Но Зобов не показался. Его впервые не было среди собравшейся на площади толпы.
— Не пришел он! — воскликнул кто-то в толпе стрельцов.
— Может, захворал? — предположил другой.
— Ага! Медвежьей болезнью измаялся!
— А кто голос-то подал? Давай, вылези на свет Божий!
— Тихо! — прогремел воевода. И этот повелительный возглас заставил всех вновь умолкнуть.
— Вижу, не все поняли, что я сказать хотел! — продолжал Михаил. — Не сдаться я призываю вас, братья и сестры, не покориться врагу, коль скоро мы, одни остались в чистом поле! Нет у нас права себя спасать, потому как государство наше и без государя все едино — наша страна. И имя ей — Русь Святая! Ныне нет над нами царя, но он будет — свято место бывало ль когда-нибудь пусто? Сохранить Русь — значит самих себя сохранить! Кто ж от себя-то откажется?

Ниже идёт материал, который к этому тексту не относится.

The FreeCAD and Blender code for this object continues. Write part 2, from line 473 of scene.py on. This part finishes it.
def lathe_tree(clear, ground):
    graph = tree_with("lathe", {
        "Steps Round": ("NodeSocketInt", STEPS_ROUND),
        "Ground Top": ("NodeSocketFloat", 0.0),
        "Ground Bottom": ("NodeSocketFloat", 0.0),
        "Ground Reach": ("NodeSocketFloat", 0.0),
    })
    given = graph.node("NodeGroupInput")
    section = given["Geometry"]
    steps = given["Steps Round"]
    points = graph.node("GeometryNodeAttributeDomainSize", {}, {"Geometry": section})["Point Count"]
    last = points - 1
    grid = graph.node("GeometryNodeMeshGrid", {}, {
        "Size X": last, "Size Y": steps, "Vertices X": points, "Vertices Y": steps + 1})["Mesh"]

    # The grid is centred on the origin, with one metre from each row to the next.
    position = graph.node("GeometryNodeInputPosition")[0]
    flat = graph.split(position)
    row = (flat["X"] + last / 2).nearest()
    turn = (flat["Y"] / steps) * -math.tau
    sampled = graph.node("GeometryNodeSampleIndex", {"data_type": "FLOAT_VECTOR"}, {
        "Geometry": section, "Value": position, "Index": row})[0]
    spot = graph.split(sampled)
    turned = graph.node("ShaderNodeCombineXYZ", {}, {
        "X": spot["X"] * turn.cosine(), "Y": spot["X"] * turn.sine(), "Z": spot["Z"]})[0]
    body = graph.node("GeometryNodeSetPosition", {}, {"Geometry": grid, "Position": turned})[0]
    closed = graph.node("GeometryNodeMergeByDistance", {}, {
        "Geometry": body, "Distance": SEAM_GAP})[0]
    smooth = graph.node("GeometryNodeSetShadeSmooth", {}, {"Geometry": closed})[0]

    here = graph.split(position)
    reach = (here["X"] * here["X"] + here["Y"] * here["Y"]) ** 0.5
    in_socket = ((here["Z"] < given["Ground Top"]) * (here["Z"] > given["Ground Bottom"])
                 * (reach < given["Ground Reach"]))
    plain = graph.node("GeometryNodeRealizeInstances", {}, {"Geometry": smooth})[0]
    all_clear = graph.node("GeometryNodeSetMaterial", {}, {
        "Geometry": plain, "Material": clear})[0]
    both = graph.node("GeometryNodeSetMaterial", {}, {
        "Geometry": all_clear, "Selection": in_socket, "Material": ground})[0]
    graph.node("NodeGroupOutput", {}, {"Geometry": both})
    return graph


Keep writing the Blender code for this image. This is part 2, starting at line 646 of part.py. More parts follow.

Толпа дружно ухнула и загудела. Взметнулись одобрительные крики. И Михаил понял, что его жаркая речь была, по сути дела, и не нужна: смоляне и не собираются сдаваться! А иных — несогласных — за год стало как будто даже меньше. Может, просто не все слабые духом пережили зиму? Вот и сам Зобов не пришел нынче на площадь.
— Мы ж не про то тебя, воевода, вопрошаем, сдаваться нам или нет! — обиженно воскликнул стоявший впереди остальных глава городской стражи Иван Довотчиков… — Мы вопрошаем, как в бою друг другу кричать-то? Не «королевичев» же!